Manager: cannot update step with EOF error

Version: 1.5.1
Database: PostgreSQL 10.7

Hi,
We occasionally (0.05% out of 10,273 builds, more precisely) see the message below in drone-ci server log.

{"error":"EOF","level":"warning","msg":"manager: cannot update step","step.id":2767276,"step.name":"wait-datomic","step.status":"running","time":"2020-04-22T19:45:27Z"

It results in a build failure something like this;

Looks like the error comes from drone/updater.go at 2e876a4a000ac160b8b7f133de84358450f7c010 · harness/drone · GitHub and I presume the implementation of Update is in drone/step.go at 2e876a4a000ac160b8b7f133de84358450f7c010 · harness/drone · GitHub.
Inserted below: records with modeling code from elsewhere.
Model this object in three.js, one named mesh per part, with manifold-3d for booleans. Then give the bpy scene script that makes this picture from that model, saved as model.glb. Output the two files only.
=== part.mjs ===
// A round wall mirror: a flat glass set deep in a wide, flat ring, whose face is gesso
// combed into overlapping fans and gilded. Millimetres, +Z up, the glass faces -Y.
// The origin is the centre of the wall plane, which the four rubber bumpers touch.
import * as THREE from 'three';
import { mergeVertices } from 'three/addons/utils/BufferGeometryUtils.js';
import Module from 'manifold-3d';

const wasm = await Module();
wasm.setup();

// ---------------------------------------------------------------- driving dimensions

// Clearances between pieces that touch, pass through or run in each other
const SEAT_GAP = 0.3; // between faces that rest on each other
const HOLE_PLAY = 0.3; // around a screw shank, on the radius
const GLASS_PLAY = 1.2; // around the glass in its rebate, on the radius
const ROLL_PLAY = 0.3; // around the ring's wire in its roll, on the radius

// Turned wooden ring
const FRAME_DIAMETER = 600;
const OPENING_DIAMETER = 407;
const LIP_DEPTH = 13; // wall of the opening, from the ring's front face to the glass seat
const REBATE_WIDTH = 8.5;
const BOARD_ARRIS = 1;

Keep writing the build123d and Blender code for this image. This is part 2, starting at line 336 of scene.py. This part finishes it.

Is it reasonable to think the EOF error comes from Postgres? Is there a way to workaround it via configuration, something such as extending session timeout?

Thanks,

do you have a reverse proxy or load balancer sitting between the server and your runners? If so, perhaps sometimes logs exceed the maximum request size. The only time we have ever received similar reports of this error have been related to reverse proxies or load balancers terminating the request, hence the EOF

Hi @bradrydzewski,

No, I deploy docker runners via autoscaler, and the ec2 instances are located in the same VPC subnet with the host where drone docker image runs. I interpreted the message manager: cannot update step as the EOF happened when it tries to update the information about the step in the DB based on the source code search with the error message. I was wondering if the db session has timed out and caused EOF error. For example, I see the following message in psql CLI tool when I keep the connection idle for a while.

drone_ci=> select count(stage_build_id) from stages where stage_error='EOF' group by stage_build_id;
SSL SYSCALL error: EOF detected
The connection to the server was lost. Attempting reset: Succeeded.

Can I work it around if I specify something like tcp_keepalives_idle as the option of the connection to psql?